As a country, we have been here before, but there has been a rupture with these past precedents, thereby concealing the historical continuity involved in the process of knowing and remembering. In 1917 and 1918, in an overheated reaction to the Bolshevik seizure of power in Russia, Congress passed the Espionage and Sedition acts. Somehow believing that American interests were directly threatened by the nascent Soviet Union, hundreds of people in this country were arrested, interrogated, jailed and exiled (the preferred term is "deported") while being deprived of their constitutional rights of legal defense.

In addition, President Wilson ordered American troops, in collaboration with Britain, to invade the Soviet Union in an effort to support the White Army that sought to overthrow Lenin's regime by force. This effort failed to bring about the desired outcome, and the cost in lives and liberties lost was high.

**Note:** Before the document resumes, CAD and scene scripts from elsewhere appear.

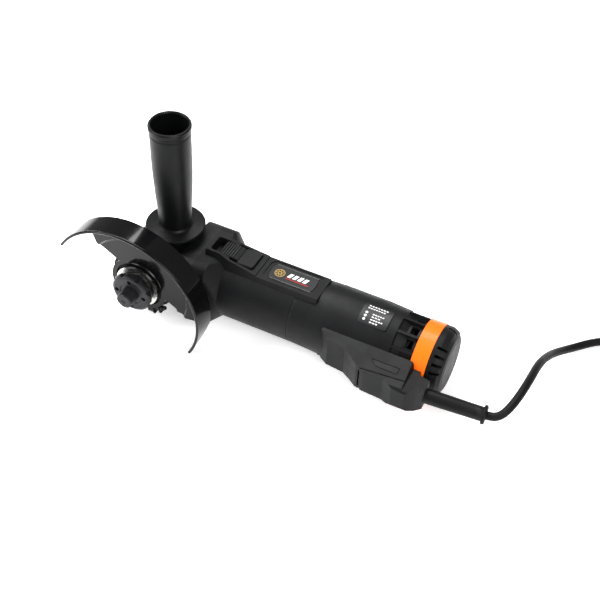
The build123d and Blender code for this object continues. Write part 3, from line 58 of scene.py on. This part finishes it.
# ------------------------------------------------------------------ materials
def material(name, base, rough, metallic=0.0, grain=(900.0, 0.1), tone=0.25, wear=None,
             coat=0.0, stretch=(1, 1, 1), spec=0.13, rough_spread=0.12):
    """Procedural finish: mottled colour, uneven roughness, fine grain, and rubbed edges."""
    made = bpy.data.materials.new(name)
    made.use_nodes = True
    tree = made.node_tree
    new = tree.nodes.new
    link = tree.links.new
    shader = tree.nodes["Principled BSDF"]
    shader.inputs["Metallic"].default_value = metallic
    shader.inputs["Coat Weight"].default_value = coat
    shader.inputs["Coat Roughness"].default_value = 0.06
    shader.inputs["Specular IOR Level"].default_value = spec
    place = new("ShaderNodeTexCoord")
    mapping = new("ShaderNodeMapping")
    mapping.inputs["Scale"].default_value = stretch
    link(place.outputs["Object"], mapping.inputs["Vector"])

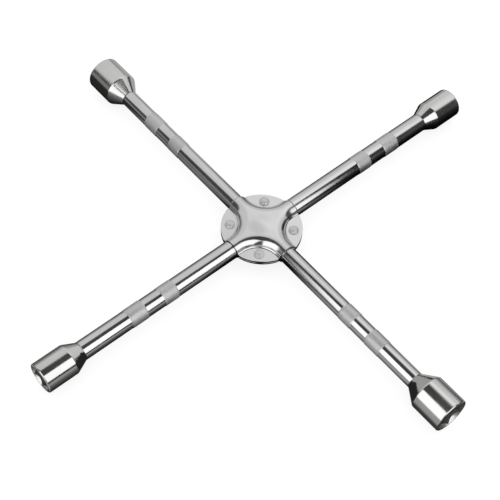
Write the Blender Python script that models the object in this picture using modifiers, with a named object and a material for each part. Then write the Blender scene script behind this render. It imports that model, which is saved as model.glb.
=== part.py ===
"""Four-way cross lug wrench: two crossed bars held by a riveted hub of two stamped plates.

Metres, +Z up. The wrench lies flat: bars along X and Y, origin under the hub at floor level.
"""
import math

import bpy
import bmesh
from mathutils import Matrix, Vector

# Driving dimensions
SPAN = 0.450                    # mouth to mouth, both ways
LARGE_BAR_DIA = 0.0150          # bar along X, carries the two large sockets
SMALL_BAR_DIA = 0.0164          # bar along Y, carries the two small sockets
LARGE_SOCKET_DIA = 0.0315
SMALL_SOCKET_DIA = 0.0265
LARGE_CONE_START = 0.1853       # distance from hub centre to the rear of a large socket
SMALL_CONE_START = 0.1867       # distance from hub centre to the rear of a small socket
SOCKET_BODY_START = 0.1977      # distance from hub centre to the full socket diameter
SHEET = 0.0020                  # thickness of a hub plate
DISC_RADIUS = 0.0345            # hub plate outline
CHANNEL_RADIUS = 0.0086         # outside of the channel pressed over each bar
CORNER_RADIUS = 0.0200          # plan fillet between neighbouring channels
RIVET_CIRCLE = 0.0270           # rivet distance from hub centre
GAP = 0.0003                    # clearance between mating pieces

# Hexagon across flats of each socket, and its heading from +X in degrees
SOCKETS = (
    ("socket_21mm", 0.021, 180.0),
    ("socket_23mm", 0.023, 0.0),
    ("socket_17mm", 0.017, 90.0),
    ("socket_19mm", 0.019, 270.0),
)

# Worked-out dimensions
REACH = SPAN / 2
CORE_RADIUS = CHANNEL_RADIUS - SHEET - GAP
HUB_HEIGHT = LARGE_SOCKET_DIA / 2
CORE_HALF = 0.0331              # half length of the slim part of a bar inside the hub
SPIGOT_RADIUS = 0.0050
SPIGOT_LENGTH = 0.0100
HEX_DEPTH = 0.0240
RELIEF_DEPTH = 0.0020
KNURL_RISE = 0.00035
KNURL_BANDS = ((0.1030, 0.1170), (0.1340, 0.1500))
LARGE_BAND_SHIFTS = (0.0, 0.0030)       # outward shift of the grip bands on the +X and -X arms
SMALL_BAND_SHIFTS = (0.0030, -0.0090)   # the same on the +Y and -Y arms
FLANGE_TOP = GAP / 2 + SHEET
BASE_FILLET = 0.0020
CROWN = 0.0005
RIVET_SHANK = 0.0030
RIVET_HEAD = 0.0045
RIVET_HEAD_HEIGHT = 0.0021

# Facets round each turned shape and along each plan fillet
TURN_STEPS = 32
SOCKET_STEPS = 40
RIVET_STEPS = 16
ARC_STEPS = 10

# (base colour, roughness, metallic)
MATERIALS = {
    "bar_chrome": ((0.80, 0.81, 0.82), 0.12, 1.0),
    "socket_chrome": ((0.78, 0.78, 0.78), 0.16, 1.0),
    "plate_chrome": ((0.80, 0.81, 0.82), 0.14, 1.0),
    "rivet_steel": ((0.74, 0.75, 0.76), 0.22, 1.0),
}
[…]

The fear of communism dominated the political culture of most of the 20th century. Careers in public life, in academia and in Hollywood were ruined by the aggressive witch-hunts led by the FBI’s J. Edgar Hoover and Sen. Joseph McCarthy. The climate of anticommunism was supported by influential figures such as Time/Life editor Henry Luce and Father Charles Coughlin's widely popular Saturday morning radio rants against seditious Americans. In 1934, Elizabeth Dilling published "The Red Network: A Who's Who and Handbook of Radicalism for Patriots," which was a best seller. Endorsed by Chicago Tribune publisher Robert McCormick, Dilling's book listed the names of organizations and individuals from many walks of American life, describing in some detail their danger to the republic.

With the end of the wartime alliance with the Soviet Union in 1945, the rhetoric of anti-communism resumed full blast, playing a leading role during the tumultuous 1960s. Martin Luther King was hounded by Hoover, who considered him a dangerous socialist. Fervent patriots, who believed they were eliminating a communist threat by their deeds, murdered civil rights activists. This suffering of others was difficult to hide, but equally difficult to explain.

The predominance of fear is critical in this political trajectory. Our security information comes mainly from governments and media outlets. The two seem to work with opposing motives -- administrations seek to maintain monopolies over security data while journalists aspire to reveal those sources. The result of the state's control of what we may know is a century-long buildup of the trappings of a secret and increasing influential security bureaucracy behind the public face of government.

Directing attention to this growing phenomenon in the U.S. is not new. The political theorist Harold Lasswell warned us as early as 1941 about the dangers of what he called "a garrison state," in which military and technology specialists were secretly directing national policy. More than a decade later, President Eisenhower made public his concerns about the rise of a "military-industrial complex" accruing power behind the executive and legislative branches of government.

As a society, we are to a large extent dependent on the ways in which the security establishment presents threats to us and upon public sources of information that allow us to assess such threats. All security information cannot be made available to the public. The NSA regards much of it as necessarily secret since making it public could aid the enemy and harm our own forces in the field. This leads us directly to the current drama over the revelations of Bradley Manning and Edward Snowden, who are seen either as traitors or heroes for their daring acts of leaking security files to the public.

The heart of the security problem lies in deciding where to draw the line between necessary secrecy and the protection of liberty. The USA Patriot Act of 2001 is the most recent effort to resolve this issue. Its clauses remain in effect, though the conditions that brought into being have changed significantly.

The danger of history is not in knowing its content in full, but in concealing it. History's dangerousness can at least be lessened if we open the veil of secrecy that has buried so many aspects of where we have been as a nation, face all of its aspects and derive lessons for the present. When we look back on the attacks of 9/11 in the future, it will be crucial that all the relevant documentation be made available for an honest assessment. The survivors of Sept. 11 deserve nothing less.